* **Exercise**
Repeat exactly the lines running from the line that contains "Continue the build123d" to the line that contains "bpy.context.scene.camera = camera"; include both ends and add nothing.

Rows from a 3D modeling dataset:
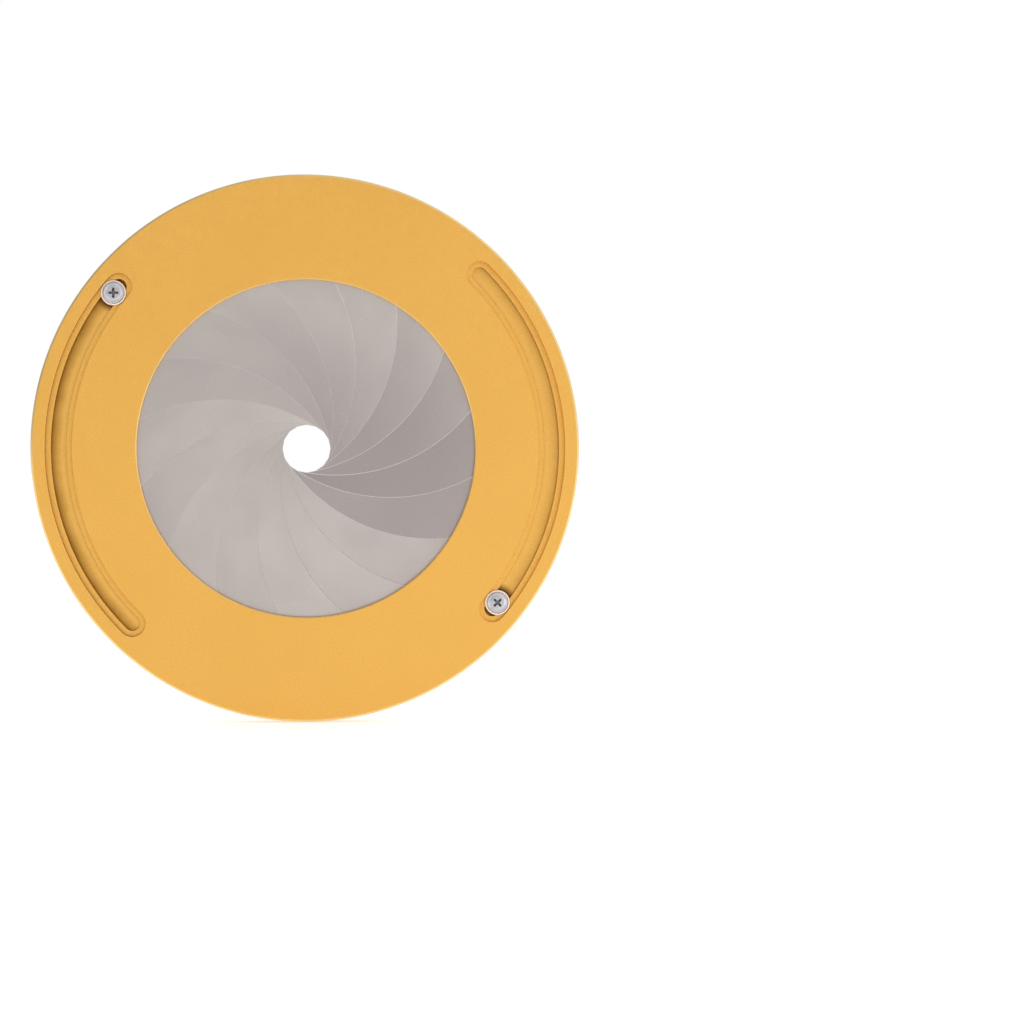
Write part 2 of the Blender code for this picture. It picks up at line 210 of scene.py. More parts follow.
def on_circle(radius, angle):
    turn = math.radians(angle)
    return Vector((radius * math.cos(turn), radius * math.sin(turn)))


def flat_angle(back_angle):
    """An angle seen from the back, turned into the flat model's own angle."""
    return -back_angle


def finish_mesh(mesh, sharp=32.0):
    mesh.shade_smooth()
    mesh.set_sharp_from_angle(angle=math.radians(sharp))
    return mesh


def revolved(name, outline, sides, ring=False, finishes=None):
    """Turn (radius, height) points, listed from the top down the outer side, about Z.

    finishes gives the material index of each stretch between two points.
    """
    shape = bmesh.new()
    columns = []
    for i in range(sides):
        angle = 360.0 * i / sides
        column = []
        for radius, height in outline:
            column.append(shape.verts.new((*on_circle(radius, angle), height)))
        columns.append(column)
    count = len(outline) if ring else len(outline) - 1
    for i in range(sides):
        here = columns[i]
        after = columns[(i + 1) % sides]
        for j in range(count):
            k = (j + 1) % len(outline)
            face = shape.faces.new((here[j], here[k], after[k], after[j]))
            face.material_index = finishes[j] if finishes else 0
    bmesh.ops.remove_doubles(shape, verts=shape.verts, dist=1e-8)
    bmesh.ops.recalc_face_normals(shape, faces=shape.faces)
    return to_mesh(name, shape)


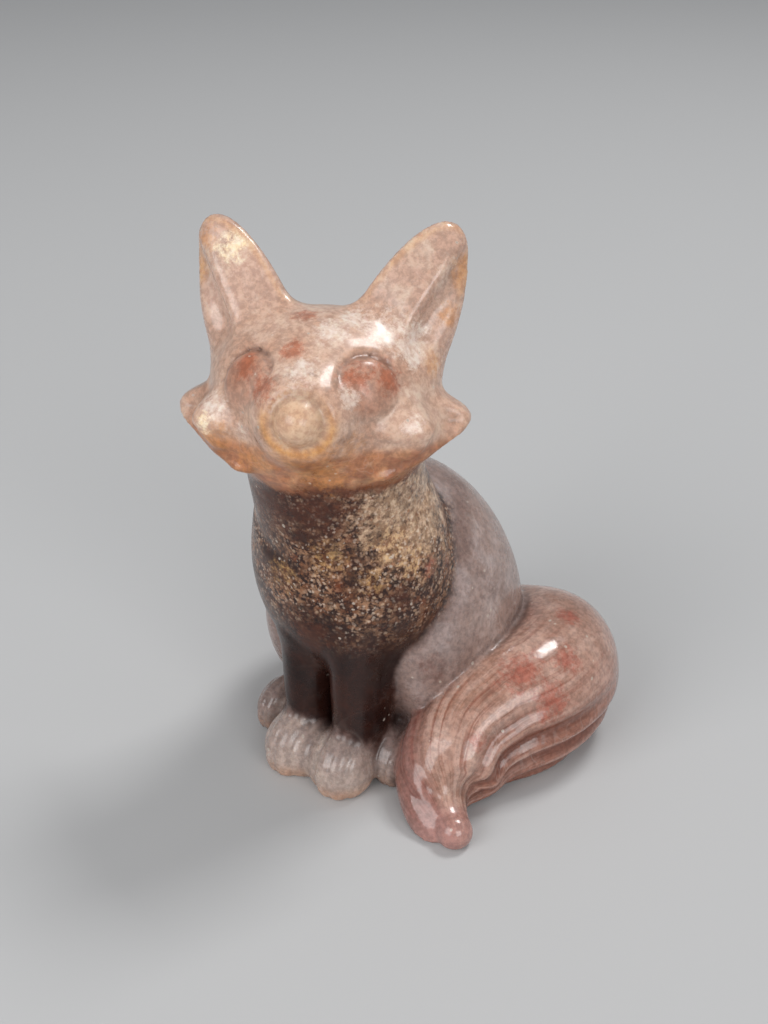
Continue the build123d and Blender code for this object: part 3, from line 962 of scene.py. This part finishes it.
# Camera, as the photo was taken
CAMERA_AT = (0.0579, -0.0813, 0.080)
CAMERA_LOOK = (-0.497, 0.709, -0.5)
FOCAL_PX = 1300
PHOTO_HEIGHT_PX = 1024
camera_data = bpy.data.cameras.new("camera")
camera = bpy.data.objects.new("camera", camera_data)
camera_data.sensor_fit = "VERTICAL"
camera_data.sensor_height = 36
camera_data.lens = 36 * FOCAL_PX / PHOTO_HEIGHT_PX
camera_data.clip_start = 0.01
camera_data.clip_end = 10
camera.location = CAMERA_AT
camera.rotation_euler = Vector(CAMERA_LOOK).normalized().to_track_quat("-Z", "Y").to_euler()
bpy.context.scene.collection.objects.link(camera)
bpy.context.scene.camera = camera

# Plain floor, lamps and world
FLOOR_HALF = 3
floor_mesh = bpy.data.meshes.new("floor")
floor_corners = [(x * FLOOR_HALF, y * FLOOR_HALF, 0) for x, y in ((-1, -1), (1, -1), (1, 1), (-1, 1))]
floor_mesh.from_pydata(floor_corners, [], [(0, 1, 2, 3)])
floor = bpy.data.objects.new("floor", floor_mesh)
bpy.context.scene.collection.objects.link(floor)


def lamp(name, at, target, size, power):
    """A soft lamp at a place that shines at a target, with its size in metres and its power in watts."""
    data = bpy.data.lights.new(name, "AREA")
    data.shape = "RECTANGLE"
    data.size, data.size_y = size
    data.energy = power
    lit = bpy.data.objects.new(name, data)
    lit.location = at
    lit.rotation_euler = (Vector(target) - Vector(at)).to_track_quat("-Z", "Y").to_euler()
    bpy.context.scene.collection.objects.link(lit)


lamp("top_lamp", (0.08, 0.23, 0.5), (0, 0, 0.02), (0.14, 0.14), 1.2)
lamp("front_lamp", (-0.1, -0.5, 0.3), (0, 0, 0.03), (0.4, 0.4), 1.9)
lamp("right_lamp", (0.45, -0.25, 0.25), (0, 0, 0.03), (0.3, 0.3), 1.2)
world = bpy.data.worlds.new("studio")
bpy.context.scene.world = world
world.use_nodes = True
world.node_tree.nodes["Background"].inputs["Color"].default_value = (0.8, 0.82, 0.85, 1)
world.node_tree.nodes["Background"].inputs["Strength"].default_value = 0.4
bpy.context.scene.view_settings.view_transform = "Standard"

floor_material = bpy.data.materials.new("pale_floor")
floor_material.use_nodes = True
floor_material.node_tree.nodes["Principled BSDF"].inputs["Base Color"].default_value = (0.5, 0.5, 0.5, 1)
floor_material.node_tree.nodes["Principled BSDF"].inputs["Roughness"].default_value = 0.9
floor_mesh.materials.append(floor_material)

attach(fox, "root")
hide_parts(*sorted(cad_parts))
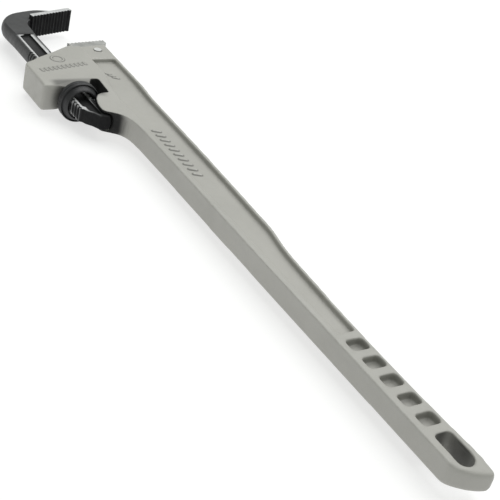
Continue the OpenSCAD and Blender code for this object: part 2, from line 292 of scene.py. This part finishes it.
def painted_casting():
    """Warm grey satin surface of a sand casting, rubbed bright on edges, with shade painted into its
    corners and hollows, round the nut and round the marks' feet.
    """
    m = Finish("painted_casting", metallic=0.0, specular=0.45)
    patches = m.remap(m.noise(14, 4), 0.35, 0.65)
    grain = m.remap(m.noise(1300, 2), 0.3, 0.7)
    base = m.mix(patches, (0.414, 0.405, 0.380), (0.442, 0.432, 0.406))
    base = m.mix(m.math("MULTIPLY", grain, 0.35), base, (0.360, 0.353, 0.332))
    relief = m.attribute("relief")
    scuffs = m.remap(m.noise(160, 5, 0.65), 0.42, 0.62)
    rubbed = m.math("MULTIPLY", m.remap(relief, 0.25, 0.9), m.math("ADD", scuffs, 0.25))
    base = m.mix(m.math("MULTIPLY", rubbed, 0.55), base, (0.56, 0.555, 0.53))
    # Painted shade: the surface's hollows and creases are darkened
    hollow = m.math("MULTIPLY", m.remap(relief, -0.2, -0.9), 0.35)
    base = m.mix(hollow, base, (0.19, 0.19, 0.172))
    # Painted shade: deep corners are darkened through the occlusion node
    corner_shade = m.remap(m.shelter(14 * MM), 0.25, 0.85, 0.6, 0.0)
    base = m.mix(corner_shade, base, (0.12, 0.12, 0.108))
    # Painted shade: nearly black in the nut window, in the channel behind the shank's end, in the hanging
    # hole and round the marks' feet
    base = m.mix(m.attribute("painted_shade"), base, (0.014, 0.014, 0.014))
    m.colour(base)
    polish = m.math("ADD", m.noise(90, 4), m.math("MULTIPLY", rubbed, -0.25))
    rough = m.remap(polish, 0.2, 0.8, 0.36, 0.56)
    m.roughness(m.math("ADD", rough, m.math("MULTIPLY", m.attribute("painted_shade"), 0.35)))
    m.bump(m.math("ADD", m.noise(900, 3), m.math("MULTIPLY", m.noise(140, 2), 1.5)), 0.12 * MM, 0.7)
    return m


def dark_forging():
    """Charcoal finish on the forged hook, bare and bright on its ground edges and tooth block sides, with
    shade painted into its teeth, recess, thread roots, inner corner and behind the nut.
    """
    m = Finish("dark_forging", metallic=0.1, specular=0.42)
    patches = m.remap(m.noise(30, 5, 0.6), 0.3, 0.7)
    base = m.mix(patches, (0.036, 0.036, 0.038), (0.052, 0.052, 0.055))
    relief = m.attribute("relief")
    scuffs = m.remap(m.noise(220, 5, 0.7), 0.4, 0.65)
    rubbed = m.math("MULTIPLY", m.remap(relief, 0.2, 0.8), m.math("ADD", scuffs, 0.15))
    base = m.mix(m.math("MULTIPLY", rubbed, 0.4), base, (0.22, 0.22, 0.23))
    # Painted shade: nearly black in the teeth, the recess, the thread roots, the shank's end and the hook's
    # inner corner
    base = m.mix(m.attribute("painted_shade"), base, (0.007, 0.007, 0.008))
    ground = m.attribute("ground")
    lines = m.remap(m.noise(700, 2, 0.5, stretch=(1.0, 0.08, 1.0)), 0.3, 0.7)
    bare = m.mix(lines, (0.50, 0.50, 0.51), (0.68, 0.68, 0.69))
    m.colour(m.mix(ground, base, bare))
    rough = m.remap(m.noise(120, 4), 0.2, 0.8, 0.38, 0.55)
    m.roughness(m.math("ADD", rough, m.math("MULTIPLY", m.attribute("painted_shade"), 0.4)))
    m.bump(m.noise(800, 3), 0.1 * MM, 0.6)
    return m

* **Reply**
Continue the build123d and Blender code for this object: part 3, from line 962 of scene.py. This part finishes it.
# Camera, as the photo was taken
CAMERA_AT = (0.0579, -0.0813, 0.080)
CAMERA_LOOK = (-0.497, 0.709, -0.5)
FOCAL_PX = 1300
PHOTO_HEIGHT_PX = 1024
camera_data = bpy.data.cameras.new("camera")
camera = bpy.data.objects.new("camera", camera_data)
camera_data.sensor_fit = "VERTICAL"
camera_data.sensor_height = 36
camera_data.lens = 36 * FOCAL_PX / PHOTO_HEIGHT_PX
camera_data.clip_start = 0.01
camera_data.clip_end = 10
camera.location = CAMERA_AT
camera.rotation_euler = Vector(CAMERA_LOOK).normalized().to_track_quat("-Z", "Y").to_euler()
bpy.context.scene.collection.objects.link(camera)
bpy.context.scene.camera = camera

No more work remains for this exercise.